What do you get for $840 vs $350 or so for the other scopes? For starters, the sample rate is 2Gs/sec, as opposed to 1Gs/sec on all the other scopes I mentioned. Long memory is 14 million points, expandable to 56 million. Jitter, noise floor, and all those other details are much better than with the other scopes. It’s a so-called DPO (digital phosphor oscilloscope), where many copies of a periodic waveform are overlaid onscreen with an intensity gradient that’s similar to an analog scope display. Its waveform refresh rate is extremely high, at around 40,000 waves/second, making it great for catching rare glitches. It always runs the sampler at the maximum sample rate, doing averaging on-the-fly when necessary to keep the number of stored samples small enough to fit in memory. It has some very, very cool waveform analysis features. And it even has some basic logic analyzer functions, like automatic decoding of SPI and I2C traffic.

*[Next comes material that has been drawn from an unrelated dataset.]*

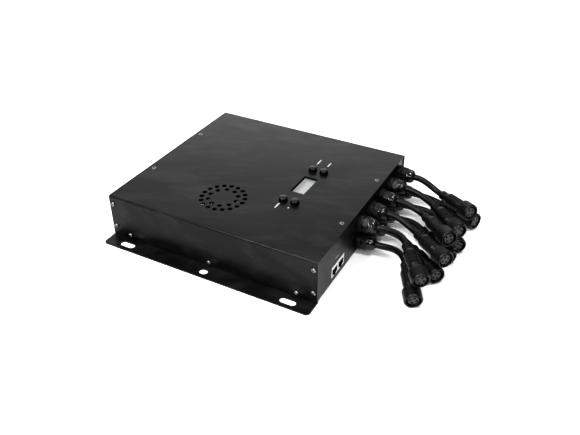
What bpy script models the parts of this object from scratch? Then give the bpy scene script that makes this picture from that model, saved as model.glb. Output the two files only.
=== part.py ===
"""Power supply and controller for strings of stage lights: a folded steel case on two mounting brackets.

The case has a display and four buttons on top, two network sockets and ten output leads on its right
end, and a mains inlet on its left end. Metres, +Z up. The origin is the middle of the case's underside.
"""

import math

import bmesh
import bpy
from mathutils import Matrix, Quaternion, Vector

MM = 0.001
GAP = 0.3 * MM

# Case
CASE_X = 270 * MM
CASE_Y = 252 * MM
CASE_Z = 55 * MM
SHEET = 1.5 * MM
COVER_BEND = 2.4 * MM
END_INSET = 1.0 * MM
LIP = 12 * MM
UPSTAND = 13 * MM

# Mounting brackets
FOOT_DEPTH = 20.5 * MM
FOOT_CORNER = 4.5 * MM
FOOT_HOLE_Y = 11.4 * MM
SLOT_X = 106.3 * MM
SLOT_LONG = 19.5 * MM
SLOT_WIDE = 8.5 * MM
MIDDLE_SLOT_LONG = 10.5 * MM

# Screws
SCREW_HEAD_R = 2.9 * MM
SCREW_HEAD_TALL = 1.5 * MM
SCREW_SHANK_R = 1.3 * MM
SCREW_HOLE_R = 1.75 * MM
CORNER_SCREW_X = 130.3 * MM
CORNER_SCREW_Z = (13.7 * MM, 44.1 * MM)
TOP_SCREW_X = 127 * MM
TOP_SCREW_Y = 50.8 * MM
BRACKET_SCREW_X = 110.5 * MM
BRACKET_SCREW_Z = 6.1 * MM

# Fan and its holes in the cover
FAN_X = -15.1 * MM
FAN_Y = -67.4 * MM
FAN_SIZE = 60 * MM
FAN_TALL = 15 * MM
FAN_BORE_R = 28.5 * MM
FAN_HUB_R = 15 * MM
FAN_HUB_TALL = 11 * MM
FAN_BLADES = 7
FAN_SEAT_R = 13 * MM
FAN_SEAT_TOP = 2.2 * MM
FAN_ARM_WIDE = 4 * MM
VENT_HOLE_R = 2.75 * MM
VENT_RINGS = ((25.4 * MM, 18), (17.2 * MM, 10))

# Display and buttons
WINDOW_X = 54.8 * MM
WINDOW_Y = 0.75 * MM
WINDOW_WIDE = 17.4 * MM
WINDOW_LONG = 37.5 * MM
DISPLAY_TOP = CASE_Z - 2.3 * MM
BUTTON_X = (48.6 * MM, 63.5 * MM)
BUTTON_Y = (-40 * MM, 35.8 * MM)
BUTTON_R = 4.9 * MM
BUTTON_PROUD = 5.4 * MM
BUTTON_HOLE_R = 5.3 * MM
BOARD = 1.6 * MM
DISPLAY_BOARD = ((38 * MM, -52 * MM, 42 * MM), (76 * MM, 52 * MM, 42 * MM + BOARD))
SPACER_INSET = 4 * MM
SPACER_R = 2.5 * MM
SWITCH_SIZE = 6 * MM
SWITCH_TALL = 3.5 * MM
SWITCH_STEM_R = 1.7 * MM
SWITCH_STEM_TOP = 4 * MM
BUTTON_TRAVEL = 1 * MM
BUTTON_STEM_R = 3 * MM
BUTTON_FLANGE = 1.2 * MM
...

If Santa Claus were bringing me a free oscilloscope, I’d ask for the Rigol DS2072. But if I’m paying out of my own pocket, I’m not convinced all those nice features justify a 2.5x price difference. At the end of the day, I’ll still be looking at the same basic signal on either scope. Bells and whistles are great, but maybe not 2.5x great.
Your Toyota vs. my Horse
Shopping for a new entry-level scope to replace my HP1631d has been funny at times. Even the worst of the contenders are still miles ahead of the 1631d in most respects. It’s amusing to read complaints about scopes that “only” refresh 40 waveforms/sec, when my current scope can barely manage 2 waveforms/sec. Or to read discussions about whether the Hantek –P models are hamstrung by having “only” 40K points of sample memory, when my current scope has just 1K points. 1K!